As stocks recovered on Friday, the Vix, a measure of expected volatility that is often known as Wall Street’s “fear gauge”, fell to session lows.
Despite the rise in equities on Friday, investors remain deeply concerned about the risks tariffs either slow growth or push the US into recession.
“Recession risks are real,” said James Knightley, chief international economist at ING. “Tariffs will put up prices and squeeze spending power, government spending cuts are raising concerns about jobs and entitlements and falling stock and bond markets are eroding household wealth.”
John Williams, head of the New York Fed, said on Friday that US growth would slow “considerably” this year, potentially less than 1 per cent. He also warned that tariffs could push inflation up to 4 per cent, from less than 3 per cent currently, and push up unemployment.
He added that “a pervasive sense of uncertainty is becoming increasingly evident, especially in so-called soft data such as surveys and information from business contacts”.
“Why is it that [Treasury yields] are going up? Is it because foreign investors are selling? Is it because of general risk reduction? Is it because of the basis trade? All of these things are happening. It is a perfect storm for the bond market,” said Torsten Sløk, chief economist at Apollo Global Management.

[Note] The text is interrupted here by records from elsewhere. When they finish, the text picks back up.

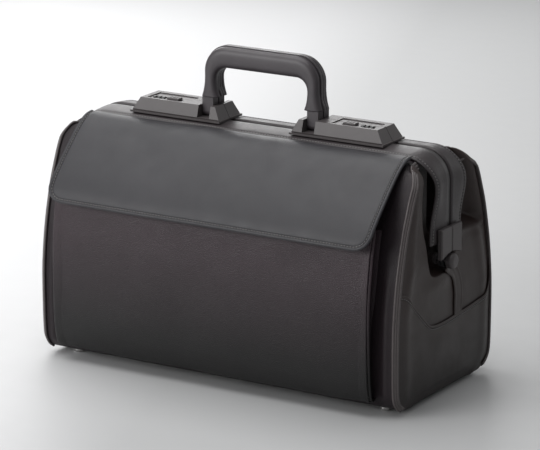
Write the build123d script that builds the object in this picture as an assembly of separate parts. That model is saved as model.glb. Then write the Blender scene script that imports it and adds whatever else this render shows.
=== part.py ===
from build123d import *
import os

os.makedirs("parts", exist_ok=True)

# Millimetres, +Z up. X runs along the bag, -Y is the pocket side, z = 0 is the
# ground under the feet. The parting plane of the frame is modelled at y = 0 and
# every part is moved by PARTING_Y when it is saved, which centres the bag.
PARTING_Y = 10.0

# Body
WALL = 2.0
LINING = 1.2
WALL_HALF_LENGTH = 203.4
SPLIT_Z = 140.0
BASE_Z = 4.0
BASE_FLANGE_Y = 65.8
BOARD_T = 3.0
BOARD_HALF_LENGTH = 201.0
BOARD_HALF_DEPTH = 76.0
PAD_T = 3.0

# (distance from the parting plane, height) of the wall centre line
LOWER_PROFILE = [
    (66.0, 5.0), (70.0, 5.0), (75.0, 5.0), (80.0, 5.6), (88.5, 9.6), (95.0, 16.0), (98.3, 26.0),
    (99.4, 55.0), (99.2, 92.0), (96.8, 118.0), (93.4, 140.0),
]
UPPER_PROFILE = [
    (93.4, 140.0), (88.5, 162.0), (82.0, 185.0), (75.0, 203.0), (68.5, 218.0),
    (61.5, 230.0), (53.0, 239.5), (44.0, 245.6), (36.0, 247.3), (33.4, 247.4),
]
FRAME_FLANGE_IN = 12.4
FRAME_FLANGE_HALF_LENGTH = 177.0

# Piping along the corner seams
PIPING_R = 2.5
PIPING_X = 206.1

# Side gussets: plan arc, shelf under the hinge and the two folded wings
GUSSET_END_X = 203.8
GUSSET_MID_X = 209.0
GUSSET_T = 2.0
GUSSET_TOP = 130.0
GUSSET_EDGE_GAP = 2.9
WING_TOP = 238.0
WING_FOLD_X = 192.0
WING_FLANGE_X = 207.8
PANEL_T = 1.8
PANEL_EDGE = [
    (-96.0, 127.0), (-88.0, 125.0), (-76.0, 117.0), (-60.0, 102.0), (-44.0, 87.5),
    (-28.0, 79.5), (0.0, 77.5), (30.0, 77.5), (55.0, 79.5), (76.0, 84.0), (88.0, 94.0),
    (94.0, 112.0), (96.0, 122.0),
]

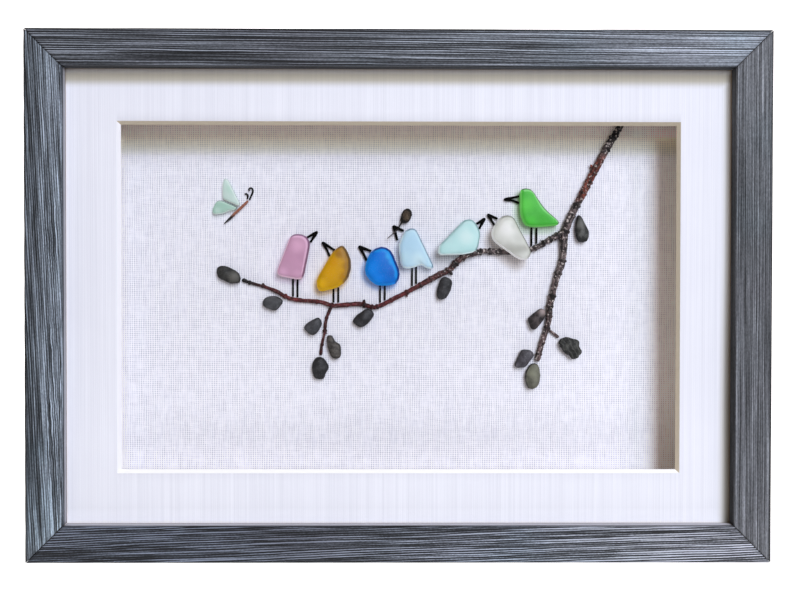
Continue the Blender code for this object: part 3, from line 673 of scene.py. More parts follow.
_mat_mesh = mat_mesh()
_slots = np.empty(len(_mat_mesh.polygons), np.int32)
_mat_mesh.polygons.foreach_get("material_index", _slots)
_mat = new_piece("window_mat_ribbed", _mat_mesh, [card_material(), core_material()], "window_mat", smooth=False)
_mat_mesh.polygons.foreach_set("material_index", _slots)
_mat_mesh.polygons.foreach_set("use_smooth", [bool(s == 0) for s in _slots])


# =================================================================== picture board
def board_mesh():
    """A sheet with slubs of the linen texture raised in its face."""
    sx, sz = SHEET_W / 2, SHEET_H / 2

    def line(limit, fine, step, coarse, centre):
        a = np.arange(-fine, fine + 1e-6, step)
        n = int(round((limit - fine) / coarse))
        out = np.concatenate([np.linspace(-limit, -fine, n, endpoint=False), a, np.linspace(fine, limit, n + 1)[1:]])
        return out + centre

    xs = line(sx, 127.75, 0.7, 3.0, 0.0)
    zs = line(sz, 80.75, 0.85, 3.0, MID_Z)
    X, Z = np.meshgrid(xs, zs)
    slub_v = smoothstep(0.62, 0.9, noise2(X / 0.95, Z / 16.0, 41))
    slub_h = smoothstep(0.64, 0.9, noise2(X / 15.0, Z / 1.15, 42))
    wave = 0.02 * fbm2(X / 22.0, Z / 22.0, 43, 2)
    Y = BOARD + 0.085 - 0.05 * slub_v - 0.045 * slub_h - wave
    nx, nz = len(xs), len(zs)
    front = np.stack([X, Y, Z], -1).reshape(-1, 3)
    idx = np.arange(nx * nz).reshape(nz, nx)
    a, b, c, d = idx[:-1, :-1], idx[:-1, 1:], idx[1:, 1:], idx[1:, :-1]
    faces = np.stack([a, b, c, d], -1).reshape(-1, 4).tolist()
    ring = idx[0, :].tolist() + idx[1:, -1].tolist() + idx[-1, -2::-1].tolist() + idx[-2:0:-1, 0].tolist()
    base = front[ring].copy()
    base[:, 1] = BOARD_BACK
    off = nx * nz
    n = len(ring)
    for k in range(n):
        j = (k + 1) % n
        faces.append([ring[k], off + k, off + j, ring[j]])
    faces.append([off + k for k in range(n)][::-1])
    mesh = mesh_from("backing_panel_fine", np.concatenate([front, base]), faces)
    outward(mesh)
    return mesh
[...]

In commodities, oil prices settled up more than 2 per cent on Friday after US energy secretary Chris Wright said the US could curb Iran’s oil exports as part of its efforts to prevent Tehran from developing nuclear weapons.
Brent crude futures settled up $1.43 at $64.76 a barrel, a rise of 2.26 per cent. West Texas Intermediate, the US benchmark, settled up 2.3 per cent at $61.50, ending a tumultuous week on oil markets as investors assessed the impact of an US-China trade war on the global economy.
Wright’s comments on Iran caused oil prices to rebound from earlier losses, as markets considered how US action against Iran could reduce global oil supplies. Wright is on a two-week trip to the Middle East.